Effect of substrate preheating by induction heater on direct energy deposition of AISI M4 powder

• Published in: Materials science & engineering. A, Structural materials : properties, microstructure and processing Vol. 682; pp. 550 - 562
• Main Authors: Shim, Do-Sik, Baek, Gyeong-Yun, Lee, Eun-Mi
• Format: Journal Article
• Language: English
• Published: Lausanne Elsevier B.V 13.01.2017; Elsevier BV
• Subjects: Concentration (composition); Cooling rate; Crack propagation; Dendritic structure; Deposition; Direct energy deposition; Effects; Fracture mechanics; Hard surfacing; Heaters; Heating; High alloy steels; High speed tool steels; Induction heating; Laser beam heating; Laser cooling; Laser deposition; Martensite; Micro-hardness; Microhardness; Microstructure; Preheating; Residual stress; Steel; Substrates; Tensile behavior; Tensile strength; Tool steels; Tensile behavior; Micro-hardness; Microstructure; Direct energy deposition; Induction heating
• ISSN: 0921-5093; 1873-4936
• DOI: 10.1016/j.msea.2016.11.029

This study discusses the effect of substrate preheating by an induction heater on the deposition characteristics of high-speed tool steel M4 powder. The powder is highly susceptible to cracking because of the very rapid heating and cooling rates induced by a high-energy laser during the deposition process and the residual stress evolution after deposition. Experimental investigations showed that a slower cooling rate can be induced by substrate preheating with the assistance of induction heating, which results in a coarser microstructure and a significantly longer spacing between cellular and dendrite arms. A high micro-hardness level may be obtained despite the microstructure evolutions occurring during the induction heating-assisted laser metal deposition because of the higher volume fraction of hard and stable carbides resulting from the increased holding time for precipitation. The tensile strength of the specimen prepared with substrate preheating increases.

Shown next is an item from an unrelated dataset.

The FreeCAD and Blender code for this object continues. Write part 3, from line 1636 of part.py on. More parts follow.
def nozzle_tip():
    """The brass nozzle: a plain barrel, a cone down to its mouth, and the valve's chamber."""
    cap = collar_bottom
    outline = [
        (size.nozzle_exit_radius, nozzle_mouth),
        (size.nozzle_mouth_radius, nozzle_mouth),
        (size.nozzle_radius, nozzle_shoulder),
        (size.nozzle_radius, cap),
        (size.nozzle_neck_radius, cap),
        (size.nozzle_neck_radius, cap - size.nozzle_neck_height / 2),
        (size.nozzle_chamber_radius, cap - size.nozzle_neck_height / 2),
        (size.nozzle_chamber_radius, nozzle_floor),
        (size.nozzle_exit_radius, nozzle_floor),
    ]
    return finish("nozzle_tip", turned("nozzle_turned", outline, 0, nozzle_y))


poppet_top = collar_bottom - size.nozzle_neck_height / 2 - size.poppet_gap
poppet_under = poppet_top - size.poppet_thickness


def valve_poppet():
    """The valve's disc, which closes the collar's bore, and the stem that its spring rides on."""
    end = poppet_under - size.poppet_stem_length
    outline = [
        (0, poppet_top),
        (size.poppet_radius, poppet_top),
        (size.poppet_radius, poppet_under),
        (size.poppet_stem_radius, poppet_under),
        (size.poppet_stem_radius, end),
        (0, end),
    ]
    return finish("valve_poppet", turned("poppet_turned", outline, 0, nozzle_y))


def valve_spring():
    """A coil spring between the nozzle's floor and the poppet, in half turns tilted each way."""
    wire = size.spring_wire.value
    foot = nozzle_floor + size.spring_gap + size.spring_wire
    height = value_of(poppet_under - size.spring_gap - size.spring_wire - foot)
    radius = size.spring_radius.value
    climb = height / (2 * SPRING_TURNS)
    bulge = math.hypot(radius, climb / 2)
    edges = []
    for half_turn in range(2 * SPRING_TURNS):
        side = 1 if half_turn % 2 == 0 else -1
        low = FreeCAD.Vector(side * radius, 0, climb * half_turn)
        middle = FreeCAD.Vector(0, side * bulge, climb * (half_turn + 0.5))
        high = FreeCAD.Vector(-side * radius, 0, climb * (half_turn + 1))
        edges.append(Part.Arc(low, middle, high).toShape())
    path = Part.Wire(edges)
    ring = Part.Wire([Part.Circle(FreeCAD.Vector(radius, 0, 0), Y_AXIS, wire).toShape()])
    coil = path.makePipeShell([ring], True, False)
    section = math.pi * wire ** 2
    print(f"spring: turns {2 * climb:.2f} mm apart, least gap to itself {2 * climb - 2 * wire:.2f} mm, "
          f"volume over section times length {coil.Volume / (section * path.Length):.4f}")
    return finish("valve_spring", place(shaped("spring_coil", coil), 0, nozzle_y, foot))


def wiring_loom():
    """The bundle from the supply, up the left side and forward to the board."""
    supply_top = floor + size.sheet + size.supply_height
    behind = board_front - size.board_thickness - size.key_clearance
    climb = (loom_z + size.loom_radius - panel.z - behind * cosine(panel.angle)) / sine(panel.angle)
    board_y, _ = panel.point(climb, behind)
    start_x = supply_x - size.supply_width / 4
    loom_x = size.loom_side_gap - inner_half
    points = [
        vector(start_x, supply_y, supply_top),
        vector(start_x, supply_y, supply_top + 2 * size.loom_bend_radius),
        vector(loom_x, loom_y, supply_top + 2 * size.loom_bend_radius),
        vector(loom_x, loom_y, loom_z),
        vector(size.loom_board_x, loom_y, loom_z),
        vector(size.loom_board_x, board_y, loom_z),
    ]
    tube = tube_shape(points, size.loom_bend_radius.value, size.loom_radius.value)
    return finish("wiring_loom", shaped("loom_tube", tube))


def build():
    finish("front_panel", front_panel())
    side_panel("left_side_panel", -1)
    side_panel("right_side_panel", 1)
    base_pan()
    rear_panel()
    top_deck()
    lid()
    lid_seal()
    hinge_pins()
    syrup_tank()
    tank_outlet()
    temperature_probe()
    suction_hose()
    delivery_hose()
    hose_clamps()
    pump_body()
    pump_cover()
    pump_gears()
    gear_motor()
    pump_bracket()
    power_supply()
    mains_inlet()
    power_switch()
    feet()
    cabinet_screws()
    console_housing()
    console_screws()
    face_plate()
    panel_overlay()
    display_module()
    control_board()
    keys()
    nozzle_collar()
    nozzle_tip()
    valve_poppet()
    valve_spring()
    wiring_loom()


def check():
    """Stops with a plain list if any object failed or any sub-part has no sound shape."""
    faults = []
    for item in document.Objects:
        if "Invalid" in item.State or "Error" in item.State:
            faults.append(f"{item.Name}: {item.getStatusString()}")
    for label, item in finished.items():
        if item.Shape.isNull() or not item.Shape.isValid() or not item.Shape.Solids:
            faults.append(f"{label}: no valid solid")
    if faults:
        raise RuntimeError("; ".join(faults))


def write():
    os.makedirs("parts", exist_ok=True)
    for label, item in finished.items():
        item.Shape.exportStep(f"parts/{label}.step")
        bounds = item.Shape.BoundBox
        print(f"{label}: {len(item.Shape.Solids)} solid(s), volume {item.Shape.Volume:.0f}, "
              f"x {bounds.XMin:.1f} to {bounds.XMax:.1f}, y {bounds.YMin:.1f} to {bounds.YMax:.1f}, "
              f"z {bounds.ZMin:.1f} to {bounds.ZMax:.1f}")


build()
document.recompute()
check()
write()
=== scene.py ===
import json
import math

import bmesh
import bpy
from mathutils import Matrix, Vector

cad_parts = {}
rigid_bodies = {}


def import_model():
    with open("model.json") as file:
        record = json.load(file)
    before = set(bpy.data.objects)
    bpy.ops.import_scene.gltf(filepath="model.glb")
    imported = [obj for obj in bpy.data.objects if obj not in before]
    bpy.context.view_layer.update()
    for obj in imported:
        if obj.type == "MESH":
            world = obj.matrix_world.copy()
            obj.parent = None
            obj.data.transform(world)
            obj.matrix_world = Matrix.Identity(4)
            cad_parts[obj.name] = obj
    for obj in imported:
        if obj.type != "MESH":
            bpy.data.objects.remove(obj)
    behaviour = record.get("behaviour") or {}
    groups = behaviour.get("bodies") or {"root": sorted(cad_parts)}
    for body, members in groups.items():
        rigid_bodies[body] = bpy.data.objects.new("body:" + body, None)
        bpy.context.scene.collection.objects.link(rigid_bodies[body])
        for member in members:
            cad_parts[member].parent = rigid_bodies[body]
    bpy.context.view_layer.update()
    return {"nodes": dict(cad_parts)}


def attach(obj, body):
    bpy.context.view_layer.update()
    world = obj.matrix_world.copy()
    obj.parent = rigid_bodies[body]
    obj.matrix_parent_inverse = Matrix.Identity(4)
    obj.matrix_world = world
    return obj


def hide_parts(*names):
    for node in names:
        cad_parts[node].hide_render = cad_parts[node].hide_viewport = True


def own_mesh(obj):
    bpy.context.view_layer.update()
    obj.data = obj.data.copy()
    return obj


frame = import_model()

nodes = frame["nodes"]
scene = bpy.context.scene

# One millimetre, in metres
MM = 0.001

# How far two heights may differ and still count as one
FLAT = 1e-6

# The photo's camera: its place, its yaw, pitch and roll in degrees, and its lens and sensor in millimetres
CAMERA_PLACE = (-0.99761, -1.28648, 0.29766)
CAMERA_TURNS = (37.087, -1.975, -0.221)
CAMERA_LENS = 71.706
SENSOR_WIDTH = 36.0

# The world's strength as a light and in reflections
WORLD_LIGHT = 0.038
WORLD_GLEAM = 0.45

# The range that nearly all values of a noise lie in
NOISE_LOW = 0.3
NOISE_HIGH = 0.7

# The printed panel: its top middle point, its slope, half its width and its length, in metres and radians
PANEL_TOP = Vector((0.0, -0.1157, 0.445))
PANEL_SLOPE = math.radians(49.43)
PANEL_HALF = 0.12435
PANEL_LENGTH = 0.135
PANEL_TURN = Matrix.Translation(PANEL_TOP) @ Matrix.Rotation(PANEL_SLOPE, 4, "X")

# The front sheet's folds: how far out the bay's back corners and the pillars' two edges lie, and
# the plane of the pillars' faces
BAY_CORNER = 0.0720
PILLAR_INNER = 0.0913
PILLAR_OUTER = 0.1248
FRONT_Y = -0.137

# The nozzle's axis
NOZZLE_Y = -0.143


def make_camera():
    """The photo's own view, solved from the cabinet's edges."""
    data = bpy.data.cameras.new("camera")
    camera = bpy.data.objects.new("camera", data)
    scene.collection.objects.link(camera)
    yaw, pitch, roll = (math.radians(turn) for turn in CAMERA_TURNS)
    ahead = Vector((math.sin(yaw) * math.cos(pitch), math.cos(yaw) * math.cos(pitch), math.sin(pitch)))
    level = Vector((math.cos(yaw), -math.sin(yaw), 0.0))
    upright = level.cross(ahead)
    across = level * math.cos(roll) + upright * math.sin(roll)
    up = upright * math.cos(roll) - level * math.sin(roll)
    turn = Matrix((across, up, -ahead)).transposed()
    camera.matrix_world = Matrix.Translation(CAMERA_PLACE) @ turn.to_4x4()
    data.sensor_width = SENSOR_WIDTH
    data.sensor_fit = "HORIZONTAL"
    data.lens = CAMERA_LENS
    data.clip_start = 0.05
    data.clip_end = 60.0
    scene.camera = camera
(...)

This effect may be attributed to the fine-grained martensite structure exhibited in the inter-diffusion and heat-affected zones in the sample that was not preheated. On the contrary, no distinct martensite structure was observed in the induction-heated sample. The fracture surface showed a typical brittle fracture, in which the crack propagated along the inter-dendritic boundaries. The results presented in this paper can be considered as guidelines for practical hardfacing applications that use high-alloy tool steel powders to achieve highly improved die and mold performances in terms of wear resistance and toughness.